El contenido del acuerdo al que, razonablemente, pueden aspirar a arribar los partidos y el Gobierno no es de aquellos que, como el constitucional de noviembre, amarran las políticas futuras a estrictos compromisos, minuciosamente detallados en sus formas y cronograma.
Es más probable que el resultado de este sea un marco general acerca de cuánto puede gastar el Estado para hacer frente a la pandemia y refiera, de manera muy general, las políticas con que cabe enfrentar cada una de sus etapas. Ese es el tono y el tenor del texto de los economistas que le dio el impulso. Las incertezas acerca de cómo se comportará el virus aconsejan más la vaguedad de un bosquejo que la minucia de un planificador. Un marco de referencia como ese no ahorrará debates en el Congreso Nacional.
Pero la importancia de este diálogo no radica tanto en el texto del acuerdo al que pueda arribar, como al proceso mismo de llevarlo a cabo. El proceso puede erigirse en un símbolo de recuperación institucional y de valores democráticos. Como la política está hecha de símbolos, no cabe despreciar el proceso que se inició ayer.
Primero, y no es poco, simboliza un acto de humildad de un Gobierno que tiene una historia de discursos soberbios. Al margen de cómo lo explique, al llamar a un diálogo el Gobierno pide ayuda. El Presidente da cuenta de haber leído y apreciado una propuesta que no proviene ni fue encargada por él. La democracia entrega temporalmente cuotas de poder a algunos grupos y personas, pero no los hace, por ello, más inteligentes o inmunes a errores. Cualquier idea y proyecto se nutre y enriquece de la crítica y de otras ideas y proyectos que circulan. Llamar al diálogo conlleva terminar con apelaciones vacías a la unidad nacional, que más se asemejaban a intentos de silenciar la crítica. La convocatoria representa un acto de apertura y humildad presidencial que cabe celebrar.
Segundo, compromete a la oposición con el marco de las políticas gubernamentales y sus resultados. Si la crítica racional enriquece la democracia y mejora las políticas públicas, la descalificación y la crispación —ese virus infantil que poseyó a nuestra política por casi una década— es fuente de desconcierto y desconfianza en las instituciones. Un marco de acuerdo acerca de las políticas que deben seguirse frente a la pandemia puede ayudar a morigerar el debate y prestigiar la democracia.

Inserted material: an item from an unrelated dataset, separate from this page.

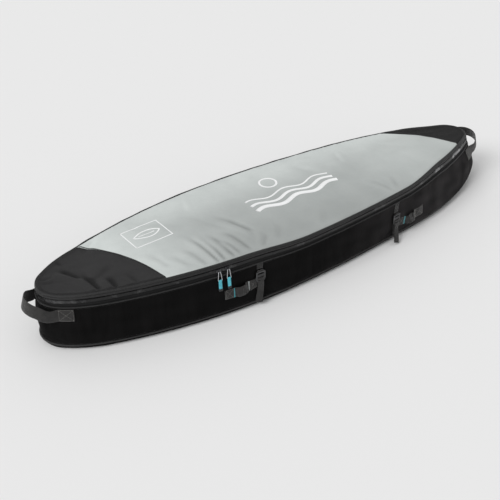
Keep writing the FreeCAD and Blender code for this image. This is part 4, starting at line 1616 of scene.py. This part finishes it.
def make_carry_loop(place, surface):
    """The wide loop at a tip: two halves from the wall to the tip, with their sewn ends."""
    direction = -1 if place == "tail" else 1
    low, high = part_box(place + "_loop_anchors")
    level = (low.z + high.z) / 2
    height = high.z - low.z
    body = place + "_loop"
    tip_t = 0.0 if direction < 0 else 1.0
    thickness = 0.0026
    per_metre = 2 / ROUND_LENGTH
    pivot = np.array([direction * LOOP_PIVOT_X, 0.0, level])
    shift = Vector(settle(pivot, np.array([direction, 0.0]))) - Vector(pivot)
    for number, side in enumerate((-1, 1)):
        sign = side * (1 if direction < 0 else -1)
        wall_path = [tip_t - sign * s * per_metre for s in np.linspace(0.138, 0.088, 9)]
        centres, across = [], []
        for t in wall_path:
            point, face = surface.at(t, level, thickness / 2 + 0.0006)
            centres.append(point)
            across.append((Vector((0, 0, 1)) - face * face.z).normalized())
        for share in np.linspace(0.10, 1, 24):
            turn = LOOP_TILT * float(smooth(share / 0.55))
            angle = math.pi / 2 * (1 - share)
            ahead = LOOP_CENTRE_X - LOOP_PIVOT_X + LOOP_RADIUS * math.cos(angle)
            point = Vector((direction * (LOOP_PIVOT_X + ahead * math.cos(turn)),
                            side * LOOP_RADIUS * math.sin(angle), level + ahead * math.sin(turn)))
            centres.append(point + shift)
            across.append(Vector((-direction * math.sin(turn), 0, math.cos(turn))))
        normals, sides = [], []
        for step, upward in zip([*steps_along(centres)[:-1], Vector((0, -side, 0))], across):
            step = step.normalized()
            wide = (upward - step * upward.dot(step)).normalized()
            normal = step.cross(wide)
            if normal.dot(Vector((direction, side, 0))) < 0:
                normal = -normal
            sides.append(wide)
            normals.append(normal)
        piece = ribbon(f"{body}_half_{number}", centres, sides, normals, height, thickness, STRAP_BLACK)
        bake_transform(piece)
        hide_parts(body if number == 0 else place + "_loop_anchors")
        lower, upper = level - height / 2 + 0.004, level + height / 2 - 0.004
        ends = sorted((wall_path[0] + sign * 0.003 * per_metre, wall_path[-1]))
        threads = box_and_cross(surface, *ends, lower, upper, thickness + 0.0010)
        ride(stitch_mesh(f"{body}_box_{number}", threads, THREAD_GREY, 0.0010), "base", "webbing")


# ---------------------------------------------------------------- zip sliders


SLIDER_X = {"tail": -0.439, "nose": -0.405}


def make_slider(place):
    """Slider with its bridge, the wire loop and the teal tab."""
    body = place + "_slider"
    low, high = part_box(body)
    z = (low.z + high.z) / 2
    at, along, out = local_frame(SLIDER_X[place], "front", z)
    mouth = 1 if place == "tail" else -1
    for part, half, narrow, wide, rounding, thickness, stands, nodes in (
            ("_face", 0.0085, 0.0046, 0.0062, 0.0022, 0.0026, 0.0042, (body,)),
            ("_crown", 0.0065, 0.0034, 0.0044, 0.0018, 0.0022, 0.0060, ())):
        edge = rounded_loop([(-half, -narrow), (half, -wide), (half, wide), (-half, narrow)], rounding)
        plate = extruded_plate(body + part, [[(u * mouth, v) for u, v in edge]], thickness, 0.0008,
                               lambda u, v, n: at(u, z + v, stands + n), SLIDER_PAINT)
        ride(plate, body, "slider_metal", *nodes)
    bridge = [at(0, z - 0.0042 * math.cos(angle), 0.0064 + 0.0068 * math.sin(angle))
              for angle in np.linspace(0, math.pi, 15)]
    ride(wire_tube(body + "_bridge", bridge, 0.0013, SLIDER_PAINT), body, "slider_metal")
    make_pull(place, at, along, out)


# A pull's hinge, how far out it hangs, its wire's length, and how much it leans out at the foot.
PULL_PIVOT_Z = 0.188
PULL_OUT = 0.011
PULL_DROP = 0.034
PULL_SLOPE = 0.10


def make_pull(place, at_slider, along, out):
    """The wire loop hangs from the bridge, and the tab from the loop.
    They lean out at the foot, as the wall below them does."""

    def at(u, z, w):
        return at_slider(u, z, w + PULL_SLOPE * max(0.0, PULL_PIVOT_Z - z))

    wire = place + "_pull_wire"
    corners = [(-0.0036, 0.0), (0.0036, 0.0), (0.0078, -PULL_DROP), (-0.0078, -PULL_DROP)]
    path = [at(u, PULL_PIVOT_Z + v, PULL_OUT) for u, v in rounded_loop(corners, 0.0026, 6)]
    loop = wire_tube(wire + "_loop", path, 0.00125, WIRE, closed=True)
    ride(loop, wire, "bright_wire", wire)
    body = place + "_pull_tab"
    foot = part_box(body)[0].z
    bar = PULL_PIVOT_Z - PULL_DROP
    rising = np.linspace(foot + 0.001, bar - 0.003, 14)
    front = [(z, 0.0012 + 0.0003 * math.sin(60 * (bar - z))) for z in rising]
    turn = [(bar + 0.0022 * math.sin(angle), 0.0022 * math.cos(angle))
            for angle in np.linspace(math.radians(-20), math.radians(200), 12)]
    rear = [(z, -0.0012) for z in rising[::-1]]
    centres = [at(0, z, PULL_OUT + n) for z, n in front + turn + rear]
    normals = []
    for i, step in enumerate(steps_along(centres)):
        normal = step.cross(along).normalized()
        on_front, on_rear = i < len(front), i >= len(centres) - len(rear)
        if on_front and normal.dot(out) < 0 or on_rear and normal.dot(out) > 0:
            normal = -normal
        normals.append(normal)
    tab = ribbon(body + "_tape", centres, [along] * len(centres), normals, 0.0118, 0.0013, STRAP_TEAL)
    ride(tab, body, "teal_tab", body)
    tip = rounded_loop([(-0.0063, foot - 0.0005), (0.0063, foot - 0.0005), (0.0063, foot + 0.008),
                        (-0.0063, foot + 0.008)], 0.0016)
    cap = extruded_plate(body + "_cap", [tip], 0.0046, 0.0009, lambda u, v, n: at(u, v, PULL_OUT + n), LOCK)
    ride(cap, body, "teal_tab")
    stitches = []
    face = PULL_OUT + 0.0021
    for u in (-0.0042, 0.0042):
        for z in np.arange(foot + 0.012, bar - 0.006, 0.0032):
            stitches.append((at(u, z, face), at(u, z + 0.002, face), out))
    for z in (bar - 0.0065, bar - 0.009):
        for u in np.arange(-0.0045, 0.0040, 0.0014):
            stitches.append((at(u, z, face), at(u + 0.0011, z + 0.0006, face), out))
    ride(stitch_mesh(body + "_stitches", stitches, THREAD_TEAL, 0.0005), body, "teal_tab")


# ---------------------------------------------------------------- inside


def make_tie_down(place):
    """A strap across the floor inside, with a plastic buckle in its middle."""
    low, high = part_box(place + "_tie_down")
    x = (low.x + high.x) / 2
    reach = high.y - 0.004
    level = FLOOR_TOP + 0.0042
    centres = []
    for y in np.linspace(-reach, reach, 50):
        rise = 0.0010 * math.sin(y * 43) + 0.006 * math.exp(-((y / 0.035) ** 2))
        centres.append(Vector((x + 0.0015 * math.sin(y * 17), y, level + rise)))
    count = len(centres)
    strap = ribbon(place + "_tie_webbing", centres, [Vector((1, 0, 0))] * count, [Vector((0, 0, 1))] * count,
                   high.x - low.x, 0.0018, STRAP_BLACK)
    ride(strap, "base", "webbing", place + "_tie_down")
    low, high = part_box(place + "_tie_buckle")
    half_x, half_y = (high.x - low.x) / 2, (high.y - low.y) / 2
    edge = rounded_loop([(-half_x, -half_y), (half_x, -half_y), (half_x, half_y), (-half_x, half_y)], 0.007)
    inside = half_x - 0.005
    holes = [rounded_loop([(-inside, y), (inside, y), (inside, y + 0.007), (-inside, y + 0.007)], 0.0015)
             for y in (-half_y + 0.006, half_y - 0.013)]
    top = level + 0.0085
    plate = extruded_plate(place + "_tie_buckle_frame", [edge, *holes], 0.005, 0.0012,
                           lambda u, v, n: Vector((x + u, v, top + n)), LOCK)
    ride(plate, "base", "black_plastic", place + "_tie_buckle")


# ---------------------------------------------------------------- everything

make_stage()
wall = make_wall()
ride(wall, "base", "black_fabric", "tail_wall", "front_wall", "rear_wall", "nose_wall")
surface = Surface(wall)
lid = Lid(make_lid_cloth())
make_seams(lid)
make_print(lid)
make_edges(surface)
make_zip()
make_bottom()
make_lining()
for place in ("tail", "nose"):
    for side in ("front", "rear"):
        make_strap(place, side, surface)
        make_grab(place, side, surface)
    make_carry_loop(place, surface)
    make_slider(place)
    make_tie_down(place)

Tercero, renueva y le pone un horizonte al mandato político del Gobierno. No olvidemos que tan solo hace 90 días, importantes sectores políticos apostaban a voltearlo; el diálogo abandona ese juego al borde del precipicio. Sentarse a dialogar es un respaldo tácito, pero claro a la continuidad democrática del mandato presidencial; para que conduzca el enfrentamiento de la pandemia, morigere sus efectos sociales y económicos más inmediatos e inicie la reactivación. El diálogo compromete a todas las fuerzas políticas en las antípodas de la protesta violenta como método para derrocar al Gobierno. Este se arropa para enfrentar cualquier brote de violencia futura, aunque se somete a un mandato más acotado y nacional que el que lo inspiraba.
En cuarto lugar, recupera y releva la importancia del saber técnico en el quehacer político. El diálogo será acerca de las medidas económicas y sociales más acertadas frente a la pandemia. El estilo de hacer política centrado en la descalificación y el testimonio moral cede su lugar a las concretas propuestas, capaces de convencer como realistas y eficientes.
Por último, y tal vez lo más importante, los convocados son los presidentes de los partidos políticos con representación parlamentaria en las comisiones de Hacienda del Congreso. Ellos se reúnen en nombre y representación de todos, porque se les reconoce el poder y la autoridad que proviene de las urnas. Ya la Mesa Social, a la que tanta relevancia se dio en las protestas, motejó este diálogo como cupular y lo acusó de hacerse a espaldas del pueblo y de sus movimientos de base. Es de esperar que los partidos, especialmente los de izquierda, esta vez no se vean apocados por esa crítica; no reconozcan superioridad moral alguna a esos grupos y repitan, una y otra vez, como si fuera un mantra, que en democracia el único poder y autoridad legítimas radica en los votos obtenidos en las urnas.
Acicateada por un problema urgente, la política retorna al diálogo racional en búsqueda de acuerdos basados en el saber técnico y con sustento en la humildad de quienes se reconocen falibles. Es de esperar que ello permanezca, pues si de algo nos hace conscientes esta pandemia, es de nuestra radical interdependencia y que, en la calidad de las políticas públicas, nos jugamos la vida y parte no menor de su calidad.